→ **WHAT IS EXPECTED**:
Scan the lines below; pull out those with "filepath".
━━━━━ DATA LINES
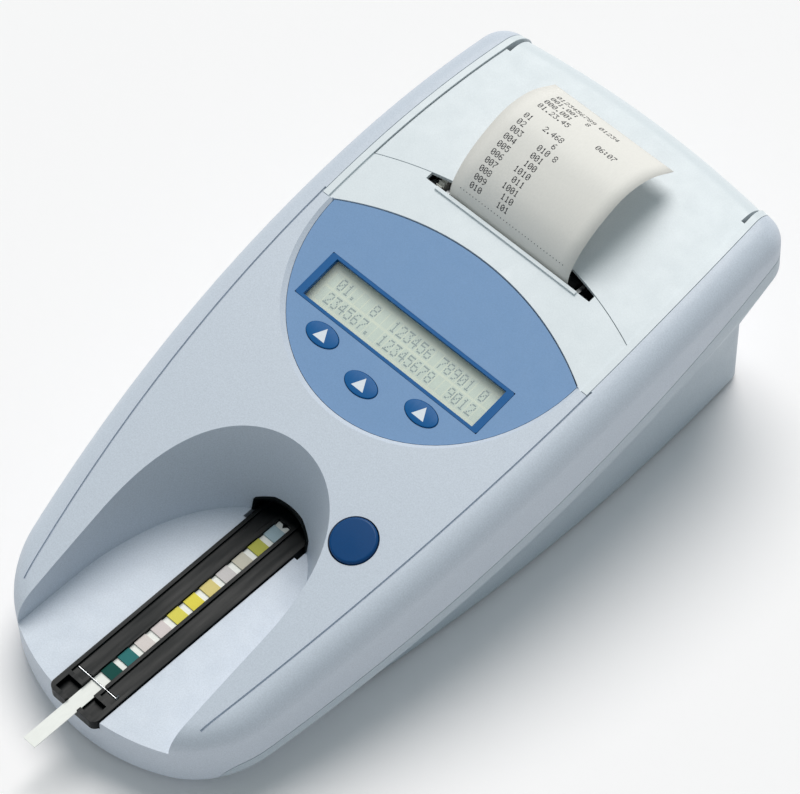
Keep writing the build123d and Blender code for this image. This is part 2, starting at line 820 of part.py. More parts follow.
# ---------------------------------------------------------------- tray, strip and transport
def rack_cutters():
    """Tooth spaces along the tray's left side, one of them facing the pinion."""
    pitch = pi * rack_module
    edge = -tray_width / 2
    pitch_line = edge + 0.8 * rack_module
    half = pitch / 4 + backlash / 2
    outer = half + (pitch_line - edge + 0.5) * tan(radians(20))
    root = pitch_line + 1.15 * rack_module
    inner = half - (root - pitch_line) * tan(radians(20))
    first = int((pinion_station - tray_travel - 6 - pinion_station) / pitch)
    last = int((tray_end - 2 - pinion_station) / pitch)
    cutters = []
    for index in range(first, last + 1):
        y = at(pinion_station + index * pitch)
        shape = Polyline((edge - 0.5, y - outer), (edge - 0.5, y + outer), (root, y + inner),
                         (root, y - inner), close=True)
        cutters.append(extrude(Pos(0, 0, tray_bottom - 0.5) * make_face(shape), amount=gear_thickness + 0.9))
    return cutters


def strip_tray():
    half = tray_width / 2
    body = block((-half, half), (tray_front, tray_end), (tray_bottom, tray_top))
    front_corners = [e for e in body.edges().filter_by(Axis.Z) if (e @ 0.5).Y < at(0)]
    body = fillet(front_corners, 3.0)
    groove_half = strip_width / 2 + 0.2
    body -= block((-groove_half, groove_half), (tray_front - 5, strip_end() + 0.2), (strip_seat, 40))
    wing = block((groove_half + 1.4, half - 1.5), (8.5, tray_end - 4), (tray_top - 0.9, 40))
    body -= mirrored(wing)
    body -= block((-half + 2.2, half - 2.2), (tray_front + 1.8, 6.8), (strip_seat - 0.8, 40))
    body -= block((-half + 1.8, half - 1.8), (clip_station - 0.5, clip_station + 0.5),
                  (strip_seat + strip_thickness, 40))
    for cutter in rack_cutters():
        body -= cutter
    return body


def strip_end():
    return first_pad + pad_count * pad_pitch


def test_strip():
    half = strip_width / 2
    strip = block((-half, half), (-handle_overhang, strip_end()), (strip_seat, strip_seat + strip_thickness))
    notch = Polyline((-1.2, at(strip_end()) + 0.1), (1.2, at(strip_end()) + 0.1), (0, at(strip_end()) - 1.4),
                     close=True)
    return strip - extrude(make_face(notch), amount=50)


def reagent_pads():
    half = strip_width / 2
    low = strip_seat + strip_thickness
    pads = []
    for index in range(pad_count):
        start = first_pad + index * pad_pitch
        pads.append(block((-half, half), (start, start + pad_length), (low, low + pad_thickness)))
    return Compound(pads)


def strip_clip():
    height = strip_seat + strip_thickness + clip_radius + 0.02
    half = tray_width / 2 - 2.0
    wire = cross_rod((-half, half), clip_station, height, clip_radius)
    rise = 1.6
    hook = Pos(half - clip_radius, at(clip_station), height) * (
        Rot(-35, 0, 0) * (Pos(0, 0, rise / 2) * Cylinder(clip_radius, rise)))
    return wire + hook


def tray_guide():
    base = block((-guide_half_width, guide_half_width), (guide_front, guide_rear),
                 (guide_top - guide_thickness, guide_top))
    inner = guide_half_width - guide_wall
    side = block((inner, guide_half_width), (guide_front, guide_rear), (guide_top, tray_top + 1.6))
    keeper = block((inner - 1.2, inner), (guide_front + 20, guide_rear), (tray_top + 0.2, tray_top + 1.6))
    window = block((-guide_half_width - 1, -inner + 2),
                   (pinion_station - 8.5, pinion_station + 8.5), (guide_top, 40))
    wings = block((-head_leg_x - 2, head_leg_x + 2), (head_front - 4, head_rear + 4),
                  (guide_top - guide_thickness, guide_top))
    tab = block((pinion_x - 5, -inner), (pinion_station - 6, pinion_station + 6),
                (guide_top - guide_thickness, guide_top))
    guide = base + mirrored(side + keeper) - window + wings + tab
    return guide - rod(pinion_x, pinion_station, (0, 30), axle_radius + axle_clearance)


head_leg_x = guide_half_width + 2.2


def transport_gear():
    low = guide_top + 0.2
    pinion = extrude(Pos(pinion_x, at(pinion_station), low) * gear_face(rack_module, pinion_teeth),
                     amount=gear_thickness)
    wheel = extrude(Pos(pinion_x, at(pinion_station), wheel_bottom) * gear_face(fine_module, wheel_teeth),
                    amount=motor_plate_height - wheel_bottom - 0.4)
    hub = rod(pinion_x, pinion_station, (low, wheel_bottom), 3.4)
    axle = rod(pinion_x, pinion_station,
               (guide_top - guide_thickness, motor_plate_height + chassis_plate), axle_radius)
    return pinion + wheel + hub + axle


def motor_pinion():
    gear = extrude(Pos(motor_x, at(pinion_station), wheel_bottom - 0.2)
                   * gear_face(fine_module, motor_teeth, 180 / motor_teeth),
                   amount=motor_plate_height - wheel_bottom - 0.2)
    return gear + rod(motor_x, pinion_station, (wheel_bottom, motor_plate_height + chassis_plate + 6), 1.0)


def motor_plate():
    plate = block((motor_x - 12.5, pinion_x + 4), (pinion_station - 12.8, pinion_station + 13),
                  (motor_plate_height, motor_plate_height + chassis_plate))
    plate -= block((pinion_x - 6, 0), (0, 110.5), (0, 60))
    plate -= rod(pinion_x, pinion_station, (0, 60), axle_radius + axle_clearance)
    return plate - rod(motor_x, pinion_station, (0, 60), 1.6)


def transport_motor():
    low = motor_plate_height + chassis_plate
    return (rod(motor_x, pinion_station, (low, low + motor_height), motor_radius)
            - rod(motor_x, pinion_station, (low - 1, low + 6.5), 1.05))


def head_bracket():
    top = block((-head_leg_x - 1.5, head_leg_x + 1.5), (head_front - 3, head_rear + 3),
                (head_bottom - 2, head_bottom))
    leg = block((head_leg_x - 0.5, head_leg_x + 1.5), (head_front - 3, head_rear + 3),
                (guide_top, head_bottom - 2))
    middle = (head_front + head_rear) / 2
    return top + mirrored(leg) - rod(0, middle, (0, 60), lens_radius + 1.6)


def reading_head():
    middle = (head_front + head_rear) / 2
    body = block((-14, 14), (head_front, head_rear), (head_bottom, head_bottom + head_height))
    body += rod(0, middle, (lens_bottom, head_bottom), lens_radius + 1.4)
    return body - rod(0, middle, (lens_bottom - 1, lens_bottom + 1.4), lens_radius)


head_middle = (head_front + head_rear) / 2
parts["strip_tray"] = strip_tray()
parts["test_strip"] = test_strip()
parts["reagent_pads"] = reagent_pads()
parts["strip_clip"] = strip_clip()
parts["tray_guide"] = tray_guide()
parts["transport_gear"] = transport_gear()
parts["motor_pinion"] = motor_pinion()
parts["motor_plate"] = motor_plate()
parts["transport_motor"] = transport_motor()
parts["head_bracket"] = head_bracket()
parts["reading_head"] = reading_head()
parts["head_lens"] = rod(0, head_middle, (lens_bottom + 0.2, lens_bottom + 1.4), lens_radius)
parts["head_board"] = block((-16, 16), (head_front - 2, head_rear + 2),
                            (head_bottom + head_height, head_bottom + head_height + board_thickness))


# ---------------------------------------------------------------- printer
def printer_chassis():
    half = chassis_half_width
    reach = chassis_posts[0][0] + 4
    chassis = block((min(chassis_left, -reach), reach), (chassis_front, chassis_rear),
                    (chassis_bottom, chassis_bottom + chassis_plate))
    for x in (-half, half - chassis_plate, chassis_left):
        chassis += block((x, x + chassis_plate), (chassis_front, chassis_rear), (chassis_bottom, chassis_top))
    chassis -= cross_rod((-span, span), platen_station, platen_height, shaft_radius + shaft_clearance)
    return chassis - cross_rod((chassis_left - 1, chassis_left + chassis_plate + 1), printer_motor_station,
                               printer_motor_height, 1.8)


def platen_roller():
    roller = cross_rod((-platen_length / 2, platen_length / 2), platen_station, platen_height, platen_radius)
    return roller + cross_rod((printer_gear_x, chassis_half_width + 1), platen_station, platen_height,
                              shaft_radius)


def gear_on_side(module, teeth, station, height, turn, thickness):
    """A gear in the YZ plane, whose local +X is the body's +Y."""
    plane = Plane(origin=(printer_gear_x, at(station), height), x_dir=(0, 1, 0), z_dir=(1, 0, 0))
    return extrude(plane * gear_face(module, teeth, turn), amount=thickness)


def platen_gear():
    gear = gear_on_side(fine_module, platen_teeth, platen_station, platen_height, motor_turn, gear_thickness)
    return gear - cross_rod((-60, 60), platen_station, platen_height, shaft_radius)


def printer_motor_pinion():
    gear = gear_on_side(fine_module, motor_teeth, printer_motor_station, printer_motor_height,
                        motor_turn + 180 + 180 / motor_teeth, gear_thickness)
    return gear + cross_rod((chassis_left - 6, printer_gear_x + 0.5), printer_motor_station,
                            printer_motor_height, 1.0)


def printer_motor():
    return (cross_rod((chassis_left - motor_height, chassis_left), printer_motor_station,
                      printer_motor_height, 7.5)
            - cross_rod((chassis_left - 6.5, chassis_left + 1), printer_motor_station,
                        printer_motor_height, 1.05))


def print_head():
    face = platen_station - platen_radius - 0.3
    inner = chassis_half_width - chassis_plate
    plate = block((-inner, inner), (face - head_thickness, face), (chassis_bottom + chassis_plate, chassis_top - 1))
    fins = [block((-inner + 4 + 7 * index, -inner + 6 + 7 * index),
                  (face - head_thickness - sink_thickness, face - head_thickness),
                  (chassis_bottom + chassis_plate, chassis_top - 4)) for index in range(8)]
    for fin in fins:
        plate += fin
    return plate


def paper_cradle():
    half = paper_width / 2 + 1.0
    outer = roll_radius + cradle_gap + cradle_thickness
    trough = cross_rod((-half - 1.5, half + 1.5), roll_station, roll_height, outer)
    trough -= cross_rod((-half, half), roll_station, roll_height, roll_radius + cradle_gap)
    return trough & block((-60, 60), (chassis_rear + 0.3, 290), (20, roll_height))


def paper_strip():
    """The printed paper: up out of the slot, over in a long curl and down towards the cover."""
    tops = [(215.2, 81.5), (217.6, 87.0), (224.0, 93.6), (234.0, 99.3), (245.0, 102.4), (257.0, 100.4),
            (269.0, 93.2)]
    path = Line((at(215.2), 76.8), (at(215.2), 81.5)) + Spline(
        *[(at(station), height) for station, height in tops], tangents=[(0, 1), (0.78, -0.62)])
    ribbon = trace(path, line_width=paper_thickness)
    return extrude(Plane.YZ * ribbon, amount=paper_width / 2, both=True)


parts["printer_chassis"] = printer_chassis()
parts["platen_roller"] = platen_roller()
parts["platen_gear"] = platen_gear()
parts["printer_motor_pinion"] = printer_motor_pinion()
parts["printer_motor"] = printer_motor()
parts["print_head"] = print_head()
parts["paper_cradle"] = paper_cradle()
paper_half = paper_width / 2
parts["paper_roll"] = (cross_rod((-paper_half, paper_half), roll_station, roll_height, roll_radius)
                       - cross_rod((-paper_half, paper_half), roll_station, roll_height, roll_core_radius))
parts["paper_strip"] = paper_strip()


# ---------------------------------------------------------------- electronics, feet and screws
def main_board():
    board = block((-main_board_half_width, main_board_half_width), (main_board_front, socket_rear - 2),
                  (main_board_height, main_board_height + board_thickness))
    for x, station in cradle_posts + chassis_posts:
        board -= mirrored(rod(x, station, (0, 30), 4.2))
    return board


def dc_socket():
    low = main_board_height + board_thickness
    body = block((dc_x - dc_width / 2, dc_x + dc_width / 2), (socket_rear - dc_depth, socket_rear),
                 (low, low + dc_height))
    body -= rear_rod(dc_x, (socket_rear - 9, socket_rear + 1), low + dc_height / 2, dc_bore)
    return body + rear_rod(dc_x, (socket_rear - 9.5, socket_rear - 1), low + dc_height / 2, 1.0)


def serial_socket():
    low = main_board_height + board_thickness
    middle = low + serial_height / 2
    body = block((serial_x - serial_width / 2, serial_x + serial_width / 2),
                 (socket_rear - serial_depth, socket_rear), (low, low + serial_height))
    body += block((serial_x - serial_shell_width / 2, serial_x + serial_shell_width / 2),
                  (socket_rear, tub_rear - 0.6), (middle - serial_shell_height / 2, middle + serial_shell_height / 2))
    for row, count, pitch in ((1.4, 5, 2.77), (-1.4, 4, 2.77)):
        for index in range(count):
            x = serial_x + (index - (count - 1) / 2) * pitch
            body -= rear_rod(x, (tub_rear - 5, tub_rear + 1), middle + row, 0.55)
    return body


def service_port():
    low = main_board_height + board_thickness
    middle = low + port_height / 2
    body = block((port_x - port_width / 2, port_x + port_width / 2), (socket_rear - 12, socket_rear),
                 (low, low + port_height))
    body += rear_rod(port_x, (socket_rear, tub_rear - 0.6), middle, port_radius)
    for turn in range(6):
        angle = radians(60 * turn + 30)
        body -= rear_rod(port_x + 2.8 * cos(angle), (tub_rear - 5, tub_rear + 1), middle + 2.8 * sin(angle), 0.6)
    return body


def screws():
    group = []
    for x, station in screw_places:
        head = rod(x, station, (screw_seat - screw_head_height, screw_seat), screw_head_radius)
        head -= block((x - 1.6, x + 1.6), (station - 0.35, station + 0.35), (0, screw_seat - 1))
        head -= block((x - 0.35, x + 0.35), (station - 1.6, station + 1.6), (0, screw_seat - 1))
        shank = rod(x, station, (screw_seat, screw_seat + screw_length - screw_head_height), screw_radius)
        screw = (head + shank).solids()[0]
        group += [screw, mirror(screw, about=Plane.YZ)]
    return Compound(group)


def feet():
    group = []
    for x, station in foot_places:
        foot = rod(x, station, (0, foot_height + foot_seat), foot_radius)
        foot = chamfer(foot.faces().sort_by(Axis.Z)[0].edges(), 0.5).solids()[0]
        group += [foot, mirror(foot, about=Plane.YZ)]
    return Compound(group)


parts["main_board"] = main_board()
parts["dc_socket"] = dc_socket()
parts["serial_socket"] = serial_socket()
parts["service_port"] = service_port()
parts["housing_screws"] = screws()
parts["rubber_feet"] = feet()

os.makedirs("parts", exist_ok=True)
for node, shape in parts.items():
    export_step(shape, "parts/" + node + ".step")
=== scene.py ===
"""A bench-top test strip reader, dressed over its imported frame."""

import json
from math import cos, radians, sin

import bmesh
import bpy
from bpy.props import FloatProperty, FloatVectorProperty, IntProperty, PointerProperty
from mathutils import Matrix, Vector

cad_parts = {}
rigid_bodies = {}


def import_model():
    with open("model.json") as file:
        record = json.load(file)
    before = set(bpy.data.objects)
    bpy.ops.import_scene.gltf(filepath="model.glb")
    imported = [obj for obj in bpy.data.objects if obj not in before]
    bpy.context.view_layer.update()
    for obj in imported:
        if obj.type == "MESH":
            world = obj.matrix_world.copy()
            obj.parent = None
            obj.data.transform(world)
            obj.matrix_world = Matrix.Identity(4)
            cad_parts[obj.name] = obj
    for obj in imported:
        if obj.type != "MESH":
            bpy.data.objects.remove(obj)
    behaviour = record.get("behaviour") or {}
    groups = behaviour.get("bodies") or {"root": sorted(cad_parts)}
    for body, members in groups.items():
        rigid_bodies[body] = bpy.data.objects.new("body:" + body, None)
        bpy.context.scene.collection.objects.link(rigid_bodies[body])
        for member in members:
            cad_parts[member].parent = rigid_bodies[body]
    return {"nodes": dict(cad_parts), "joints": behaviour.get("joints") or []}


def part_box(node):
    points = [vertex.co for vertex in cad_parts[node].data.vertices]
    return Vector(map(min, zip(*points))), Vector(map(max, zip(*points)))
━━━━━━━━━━
━━━━━ DATA LINES
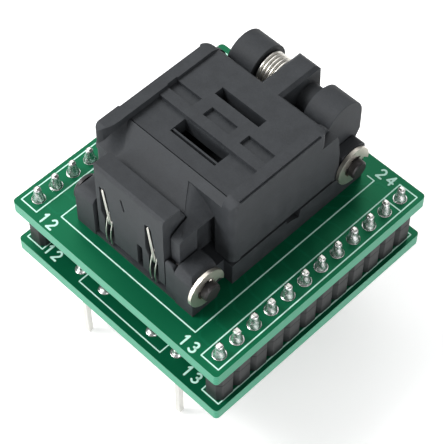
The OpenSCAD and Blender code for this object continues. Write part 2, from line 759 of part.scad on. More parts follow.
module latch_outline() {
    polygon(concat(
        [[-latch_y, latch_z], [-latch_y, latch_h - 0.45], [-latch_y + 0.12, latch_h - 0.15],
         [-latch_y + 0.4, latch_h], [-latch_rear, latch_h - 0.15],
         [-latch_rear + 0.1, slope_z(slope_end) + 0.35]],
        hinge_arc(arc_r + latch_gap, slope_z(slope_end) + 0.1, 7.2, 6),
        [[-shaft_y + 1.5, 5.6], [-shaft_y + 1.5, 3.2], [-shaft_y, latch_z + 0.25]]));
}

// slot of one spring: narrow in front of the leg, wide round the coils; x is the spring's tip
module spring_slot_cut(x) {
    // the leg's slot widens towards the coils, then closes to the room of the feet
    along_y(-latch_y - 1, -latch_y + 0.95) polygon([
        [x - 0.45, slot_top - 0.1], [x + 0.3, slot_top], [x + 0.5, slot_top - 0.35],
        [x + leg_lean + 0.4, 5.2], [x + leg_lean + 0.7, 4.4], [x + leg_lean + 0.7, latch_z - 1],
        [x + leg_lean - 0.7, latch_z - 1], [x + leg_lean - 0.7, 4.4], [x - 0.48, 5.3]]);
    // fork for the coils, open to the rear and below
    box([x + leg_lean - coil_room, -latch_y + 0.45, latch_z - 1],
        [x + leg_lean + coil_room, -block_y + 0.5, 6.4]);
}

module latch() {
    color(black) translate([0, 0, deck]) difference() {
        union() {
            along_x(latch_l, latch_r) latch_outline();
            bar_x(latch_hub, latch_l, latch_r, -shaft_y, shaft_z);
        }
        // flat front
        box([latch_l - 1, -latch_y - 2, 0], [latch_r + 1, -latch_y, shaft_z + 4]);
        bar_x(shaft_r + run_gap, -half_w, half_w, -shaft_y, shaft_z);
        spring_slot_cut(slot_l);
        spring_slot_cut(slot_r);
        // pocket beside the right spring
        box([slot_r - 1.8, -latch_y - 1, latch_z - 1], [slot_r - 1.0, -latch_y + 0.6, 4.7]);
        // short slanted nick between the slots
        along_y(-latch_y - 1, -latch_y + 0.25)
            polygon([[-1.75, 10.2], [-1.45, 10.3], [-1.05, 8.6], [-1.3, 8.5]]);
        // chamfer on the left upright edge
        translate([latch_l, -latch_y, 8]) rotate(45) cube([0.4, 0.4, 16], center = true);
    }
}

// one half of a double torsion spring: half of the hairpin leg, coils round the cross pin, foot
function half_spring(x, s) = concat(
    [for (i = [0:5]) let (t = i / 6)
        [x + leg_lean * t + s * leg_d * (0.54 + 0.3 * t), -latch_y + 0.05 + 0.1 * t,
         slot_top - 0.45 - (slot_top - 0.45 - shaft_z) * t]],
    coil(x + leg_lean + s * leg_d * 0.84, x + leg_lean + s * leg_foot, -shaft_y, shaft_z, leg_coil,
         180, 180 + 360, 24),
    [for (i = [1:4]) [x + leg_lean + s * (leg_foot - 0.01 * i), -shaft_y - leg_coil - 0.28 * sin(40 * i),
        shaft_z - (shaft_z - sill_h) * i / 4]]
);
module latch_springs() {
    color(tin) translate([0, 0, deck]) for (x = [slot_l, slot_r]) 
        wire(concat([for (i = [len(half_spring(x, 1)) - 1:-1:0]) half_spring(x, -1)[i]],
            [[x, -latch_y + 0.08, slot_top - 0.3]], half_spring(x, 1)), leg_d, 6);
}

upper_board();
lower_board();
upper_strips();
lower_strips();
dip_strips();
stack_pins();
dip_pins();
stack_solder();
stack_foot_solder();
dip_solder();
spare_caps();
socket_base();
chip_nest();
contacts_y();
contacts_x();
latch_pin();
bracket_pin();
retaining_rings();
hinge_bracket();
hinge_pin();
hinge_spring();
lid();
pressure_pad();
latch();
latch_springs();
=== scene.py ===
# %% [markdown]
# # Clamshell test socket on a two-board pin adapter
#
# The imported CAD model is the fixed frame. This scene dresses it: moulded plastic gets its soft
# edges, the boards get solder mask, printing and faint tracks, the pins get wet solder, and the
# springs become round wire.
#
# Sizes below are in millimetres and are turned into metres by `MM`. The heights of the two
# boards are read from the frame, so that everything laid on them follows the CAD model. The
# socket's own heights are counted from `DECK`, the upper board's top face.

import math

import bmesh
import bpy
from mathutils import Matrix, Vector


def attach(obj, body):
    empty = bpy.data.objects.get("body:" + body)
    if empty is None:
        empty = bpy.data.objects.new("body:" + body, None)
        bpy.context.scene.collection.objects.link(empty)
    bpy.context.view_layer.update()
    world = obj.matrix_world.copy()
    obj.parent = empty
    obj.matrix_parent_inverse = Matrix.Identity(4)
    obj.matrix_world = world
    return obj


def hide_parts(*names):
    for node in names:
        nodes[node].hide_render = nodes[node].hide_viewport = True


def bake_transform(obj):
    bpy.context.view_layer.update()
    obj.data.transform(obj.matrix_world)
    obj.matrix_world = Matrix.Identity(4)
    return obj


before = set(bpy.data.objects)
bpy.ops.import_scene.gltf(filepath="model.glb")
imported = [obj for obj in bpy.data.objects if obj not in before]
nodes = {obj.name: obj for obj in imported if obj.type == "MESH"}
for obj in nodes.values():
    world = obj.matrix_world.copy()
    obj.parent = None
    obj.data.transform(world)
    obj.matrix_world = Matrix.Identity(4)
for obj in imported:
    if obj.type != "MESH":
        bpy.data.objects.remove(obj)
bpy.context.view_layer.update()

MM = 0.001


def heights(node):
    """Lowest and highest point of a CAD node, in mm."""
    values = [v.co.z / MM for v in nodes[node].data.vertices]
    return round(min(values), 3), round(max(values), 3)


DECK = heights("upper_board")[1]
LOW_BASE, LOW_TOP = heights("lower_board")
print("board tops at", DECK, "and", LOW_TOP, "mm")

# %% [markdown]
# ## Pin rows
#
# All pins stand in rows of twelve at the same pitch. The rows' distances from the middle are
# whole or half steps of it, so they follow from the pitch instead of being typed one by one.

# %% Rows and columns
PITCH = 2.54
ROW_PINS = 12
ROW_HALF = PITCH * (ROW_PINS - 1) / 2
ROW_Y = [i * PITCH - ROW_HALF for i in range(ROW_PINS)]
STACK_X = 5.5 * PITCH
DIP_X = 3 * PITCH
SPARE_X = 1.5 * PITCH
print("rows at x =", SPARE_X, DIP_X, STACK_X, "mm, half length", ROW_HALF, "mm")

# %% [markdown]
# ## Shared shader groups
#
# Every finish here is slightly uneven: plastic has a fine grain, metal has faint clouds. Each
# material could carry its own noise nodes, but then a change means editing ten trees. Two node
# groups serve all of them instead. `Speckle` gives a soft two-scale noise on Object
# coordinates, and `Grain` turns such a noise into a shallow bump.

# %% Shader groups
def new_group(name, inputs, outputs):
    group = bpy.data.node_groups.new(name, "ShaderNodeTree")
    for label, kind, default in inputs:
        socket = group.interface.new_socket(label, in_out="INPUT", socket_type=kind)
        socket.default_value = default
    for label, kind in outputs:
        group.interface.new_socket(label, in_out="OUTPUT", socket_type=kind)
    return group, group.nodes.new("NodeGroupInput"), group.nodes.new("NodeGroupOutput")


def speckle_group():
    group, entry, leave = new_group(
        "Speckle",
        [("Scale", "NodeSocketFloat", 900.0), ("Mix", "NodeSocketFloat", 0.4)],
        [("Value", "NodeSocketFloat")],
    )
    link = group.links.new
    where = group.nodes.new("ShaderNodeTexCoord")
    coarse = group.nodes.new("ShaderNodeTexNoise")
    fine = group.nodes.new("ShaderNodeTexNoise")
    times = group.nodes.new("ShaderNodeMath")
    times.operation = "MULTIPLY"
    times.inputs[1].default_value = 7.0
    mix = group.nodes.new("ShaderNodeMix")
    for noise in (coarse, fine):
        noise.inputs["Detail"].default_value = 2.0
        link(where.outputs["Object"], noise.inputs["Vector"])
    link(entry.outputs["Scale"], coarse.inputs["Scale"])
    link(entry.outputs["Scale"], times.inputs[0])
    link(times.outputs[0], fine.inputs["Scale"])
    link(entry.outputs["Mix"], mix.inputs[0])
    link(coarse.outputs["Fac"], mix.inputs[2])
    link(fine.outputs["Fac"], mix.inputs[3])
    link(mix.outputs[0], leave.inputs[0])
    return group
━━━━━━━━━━
→ **EXERCISE RESULT**:
    bpy.ops.import_scene.gltf(filepath="model.glb")
bpy.ops.import_scene.gltf(filepath="model.glb")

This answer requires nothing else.